Helper function used by scale_lift_measurements to scale the channel-related columns (x, delta_x).

scale_target_for_lift_measurements

def scale_target_for_lift_measurements(...) -> pd.Series:

Helper function used by scale_lift_measurements to scale the target-related columns (delta_y, sigma).

Helper Functions & Classes

exact_row_indices

def exact_row_indices(df: pd.DataFrame, model: pm.Model) -> Indices:

Maps rows in a DataFrame (df) containing coordinate values to the corresponding integer indices within a PyMC model’s coordinates. Raises UnalignedValuesError or KeyError if values or coordinates don’t match.

create_variable_indexer

def create_variable_indexer(model: pm.Model, indices: Indices) -> VariableIndexer:

Creates and returns a function (VariableIndexer) that, when given a variable name, returns the variable indexed according to the provided indices. Used within add_saturation_observations.

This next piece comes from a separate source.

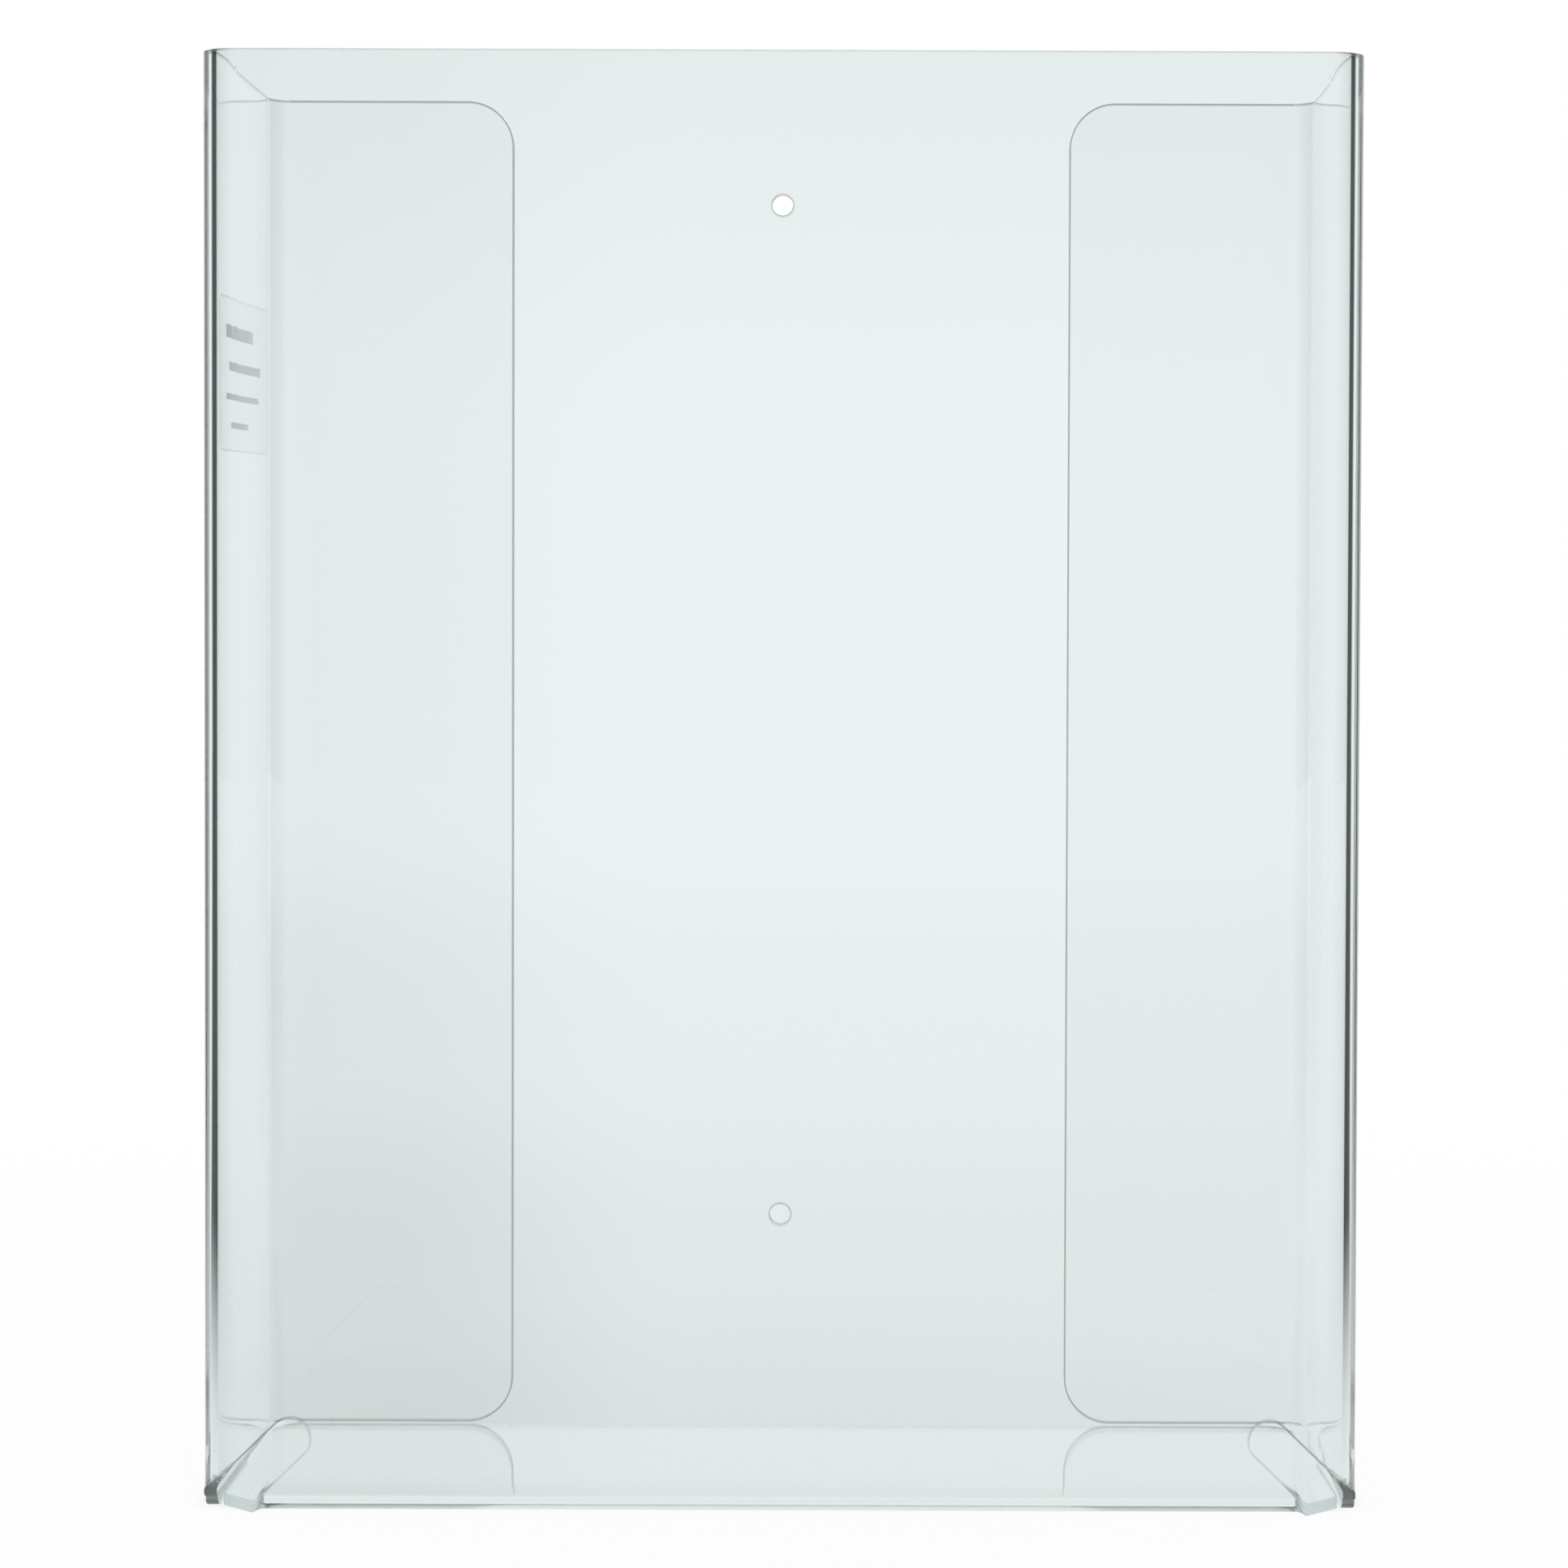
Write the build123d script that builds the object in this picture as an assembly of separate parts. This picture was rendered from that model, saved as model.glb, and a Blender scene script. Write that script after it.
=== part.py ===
from build123d import *
import math
import os

# Wall-hung dispenser for three boxes of disposable gloves, folded from one clear sheet.
# The sheet makes a back panel, two side walls, two front flanges and a floor shelf.
# +Z is up, -Y is the wall side, and the origin is under the middle of the shelf.

# ---------------------------------------------------------------- driving dimensions (mm)
WIDTH = 280.0                # outside, across the side walls
DEPTH = 96.0                 # wall face to the front of the flanges
HEIGHT = 353.0               # underside of the shelf to the open top
SHEET = 3.0                  # thickness of the clear sheet
BEND_RADIUS = 9.0            # outside radius of every line bend
WINDOW_WIDTH = 146.5         # open front between the two flanges
FLANGE_CORNER_RADIUS = 12.0  # free corners of the flanges, top and bottom
FLANGE_LIFT = 3.5            # bottom of the flanges above the underside of the shelf

SCREW_HOLE_DIAMETER = 5.0
LOWER_HOLE_HEIGHT = 73.5
HOLE_SPACING = 242.5

SLOT_WIDTH = 9.8             # diagonal relief slot where two bend lines would cross
SLOT_ANGLE = 44.0            # fall of the slot towards the lower corner, degrees
SLOT_END_X = 118.3           # centre of the slot's closed end, from the middle of the panel
SLOT_END_Z = 18.6            # the same centre, above the underside
SLOT_RUN = 45.0              # past the corner, where the slot is open

SHELF_FRONT_GAP = 0.2        # shelf edge to the inner face of the flanges
SHELF_CORNER_RADIUS = 10.0   # front corners, clear of the insides of the front bends
SHELF_SIDE_GAP_REAR = 0.8    # shelf edge to the inner faces of the side walls
SHELF_SIDE_GAP_LEFT = 0.5    # at the front, where the shelf leans to the left wall
SHELF_SIDE_GAP_RIGHT = 2.9   # at the front, where it leaves the right wall

# Below the slot the sheet is cut off from the panel, so its free tips uncurl and end flat.
WALL_TIP_BENT_Z = 9.0        # side wall: the full bend ends at this height
WALL_TIP_FLAT_Z = 3.2        # and the sheet is flat below this one
SHELF_TIP_BENT_X = 124.6     # shelf: the full bend ends this far from the middle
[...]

create_time_varying_saturation

def create_time_varying_saturation(...) -> tuple[SaturationFunc, VariableMapping]:

Wraps a base SaturationTransformation to include an additional time-varying modulation effect, returning the modified saturation function and variable mapping.

assert_is_subset

def assert_is_subset(required: set[str], available: set[str]) -> None:

Raises MissingValueError if the available set does not contain all elements from the required set.

assert_monotonic

def assert_monotonic(delta_x: pd.Series, delta_y: pd.Series) -> None:

Raises NonMonotonicError if the signs of delta_x and delta_y are inconsistent (i.e., if an increase in spend leads to a decrease in the target, or vice-versa), which violates assumptions for standard saturation functions.

Error Classes

  • UnalignedValuesError(Exception): Raised by exact_row_indices when coordinate values in the DataFrame don’t match the model’s coordinates.

  • MissingValueError(KeyError): Raised by assert_is_subset when required values are missing.

  • NonMonotonicError(ValueError): Raised by assert_monotonic when lift test data shows non-monotonic relationship.